_GIVEN MATERIAL:_
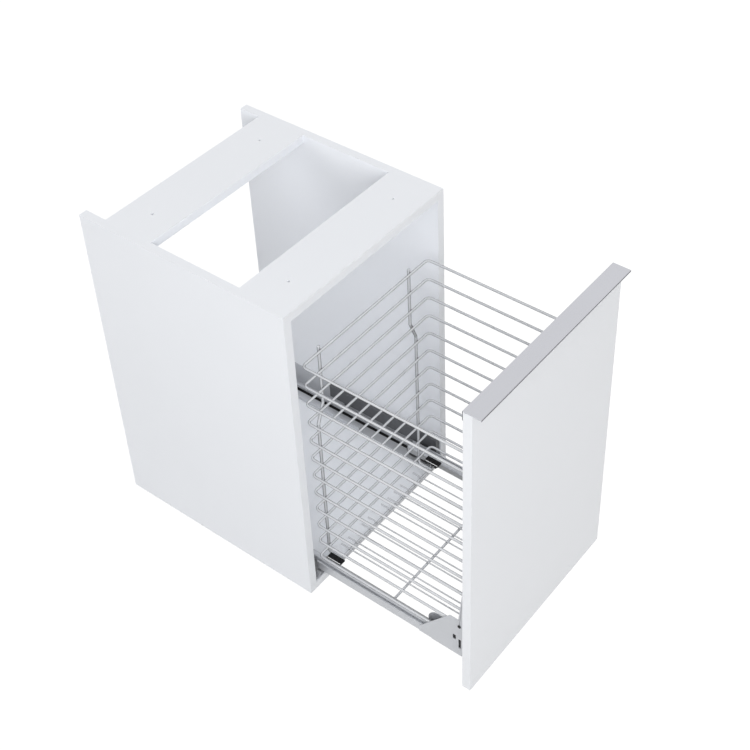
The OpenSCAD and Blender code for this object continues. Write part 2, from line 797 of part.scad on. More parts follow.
side_panel("left");  // side_panel_left
side_panel("right");  // side_panel_right
bottom_panel();
front_stretcher();
rear_stretcher();
edge_bands();
dowels();
cam_bolts();
cam_discs();
for (s = sides) {
    cabinet_profile(s);
    damper_housing(s);
    damper_cylinder(s);
    damper_plunger(s);
    roller_carriage(s);
    front_roller(s);
    rear_roller(s);
    drawer_profile(s);
    guide_shoe(s);
    rail_clip(s);
    front_bracket(s);
    upright_strip(s);
    rear_rod(s);
    front_rod(s);
}
profile_screws();
strip_rivets();
rod_clips();
cross_wires();
floor_wires();
for (i = [1:loop_count])
    basket_loop(i);
front_panel();
handle_profile();
handle_screws();
front_screws();
bumper_pads();
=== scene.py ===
import math

import bmesh
import bpy
from bpy.props import FloatProperty, FloatVectorProperty, PointerProperty
from mathutils import Matrix, Quaternion, Vector


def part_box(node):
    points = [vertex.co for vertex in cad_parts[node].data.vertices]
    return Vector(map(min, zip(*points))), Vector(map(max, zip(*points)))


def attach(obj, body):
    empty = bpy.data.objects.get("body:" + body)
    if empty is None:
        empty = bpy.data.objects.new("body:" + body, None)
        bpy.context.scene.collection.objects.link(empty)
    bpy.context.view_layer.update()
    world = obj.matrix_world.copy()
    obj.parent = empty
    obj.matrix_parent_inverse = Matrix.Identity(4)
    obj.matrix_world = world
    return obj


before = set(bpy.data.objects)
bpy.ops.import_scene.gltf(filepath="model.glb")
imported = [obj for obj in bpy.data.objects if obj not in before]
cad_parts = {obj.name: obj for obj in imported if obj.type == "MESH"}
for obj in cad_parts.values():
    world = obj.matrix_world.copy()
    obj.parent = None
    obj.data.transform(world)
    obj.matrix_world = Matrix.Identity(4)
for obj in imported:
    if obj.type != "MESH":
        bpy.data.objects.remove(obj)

bl_info = {
    "name": "Pull-out base cabinet",
    "version": (1, 0, 0),
    "blender": (4, 5, 0),
    "location": "View3D > Sidebar > Cabinet",
    "description": "Finishes the boards, runners and wire basket of a pull-out base cabinet",
    "category": "Object",
}

MM = 0.001
SIDES = ("left", "right")
SIGNS = {"left": -1, "right": 1}
LOOPS = sorted((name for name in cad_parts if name.startswith("basket_loop_")),
               key=lambda name: int(name.split("_")[-1]))
X_AXIS, Y_AXIS, Z_AXIS = 0, 1, 2


# Sizes and colours


def length(name, description, default):
    return FloatProperty(name=name, description=description, default=default, min=0.0, unit="LENGTH",
                         precision=5)


def colour(name, description, default):
    return FloatVectorProperty(name=name, description=description, default=default, size=3, min=0.0, max=1.0,
                               subtype="COLOR")


def power(name, description, default):
    return FloatProperty(name=name, description=description, default=default, min=0.0, unit="POWER")


AMBIENT = 0.3
POWERS = {"front_left": 63.0, "front": 37.0, "top": 10.0, "right": 70.0, "back": 52.0, "back_left": 18.0}
LAMP_PLACES = {"front_left": (-2.9, -2.2, 2.05), "front": (-2.0, -3.2, 2.2), "top": (-1.2, -1.6, 3.0),
               "right": (3.2, -0.4, 1.6), "back": (-0.5, 3.2, 2.2), "back_left": (-2.6, 2.4, 1.4)}
LAMP_AIM = (0.0, -0.25, 0.4)
LAMP_SIZE = 2.6

SAME_POINT = 0.01 * MM
SHARP_ANGLE = math.radians(40)
STRIP_ROUNDING = 0.3    # edge rounding of a thin strip, as a share of its thickness
LINE_ROUNDING = 0.4     # the same for the painted highlight lines and the catches on the rail clips
RIB_SHARE = 0.5         # width of a rib as a share of the pitch
CROSS_ARM = 0.24        # width of a cross recess's arm as a share of its length
SIDE_CROSS = 0.5        # length of a cross as a share of the head, on profile screws and cam discs
FRONT_CROSS = 0.55      # the same on the screws of the front and the handle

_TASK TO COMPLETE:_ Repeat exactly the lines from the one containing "front_roller(s);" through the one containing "points = [vertex.co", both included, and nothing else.

_EXPECTED OUTPUT:_
    front_roller(s);
    rear_roller(s);
    drawer_profile(s);
    guide_shoe(s);
    rail_clip(s);
    front_bracket(s);
    upright_strip(s);
    rear_rod(s);
    front_rod(s);
}
profile_screws();
strip_rivets();
rod_clips();
cross_wires();
floor_wires();
for (i = [1:loop_count])
    basket_loop(i);
front_panel();
handle_profile();
handle_screws();
front_screws();
bumper_pads();
=== scene.py ===
import math

import bmesh
import bpy
from bpy.props import FloatProperty, FloatVectorProperty, PointerProperty
from mathutils import Matrix, Quaternion, Vector


def part_box(node):
    points = [vertex.co for vertex in cad_parts[node].data.vertices]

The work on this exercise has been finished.